**Provided material**
-=-=-=-=-
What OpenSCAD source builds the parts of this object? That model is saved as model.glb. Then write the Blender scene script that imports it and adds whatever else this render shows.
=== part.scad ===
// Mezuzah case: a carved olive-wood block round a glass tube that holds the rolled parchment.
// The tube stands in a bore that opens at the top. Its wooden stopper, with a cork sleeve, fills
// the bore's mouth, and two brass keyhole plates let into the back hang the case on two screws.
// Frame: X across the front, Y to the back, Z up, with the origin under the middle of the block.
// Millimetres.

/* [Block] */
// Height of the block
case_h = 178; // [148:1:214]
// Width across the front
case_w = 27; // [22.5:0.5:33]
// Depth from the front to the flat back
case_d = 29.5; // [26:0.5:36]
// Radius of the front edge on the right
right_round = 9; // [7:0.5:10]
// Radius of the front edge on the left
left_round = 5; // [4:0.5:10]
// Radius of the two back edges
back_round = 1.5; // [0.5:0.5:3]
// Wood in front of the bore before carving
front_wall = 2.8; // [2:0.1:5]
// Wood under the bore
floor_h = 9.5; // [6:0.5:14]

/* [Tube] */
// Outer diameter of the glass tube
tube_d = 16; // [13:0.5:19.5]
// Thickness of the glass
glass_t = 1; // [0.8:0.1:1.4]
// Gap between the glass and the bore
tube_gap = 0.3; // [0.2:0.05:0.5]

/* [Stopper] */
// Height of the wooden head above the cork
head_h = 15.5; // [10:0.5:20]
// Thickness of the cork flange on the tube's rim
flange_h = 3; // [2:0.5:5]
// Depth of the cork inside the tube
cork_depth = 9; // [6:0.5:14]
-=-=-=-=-
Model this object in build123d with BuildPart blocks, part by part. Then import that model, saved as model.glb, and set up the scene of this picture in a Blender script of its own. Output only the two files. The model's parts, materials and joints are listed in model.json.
-=-=-=-=-
**What you have to do**
Search the preceding listing for the word "parts" and pull out every line that holds it.

**Written answer**
What OpenSCAD source builds the parts of this object? That model is saved as model.glb. Then write the Blender scene script that imports it and adds whatever else this render shows.
Model this object in build123d with BuildPart blocks, part by part. Then import that model, saved as model.glb, and set up the scene of this picture in a Blender script of its own. Output only the two files. The model's parts, materials and joints are listed in model.json.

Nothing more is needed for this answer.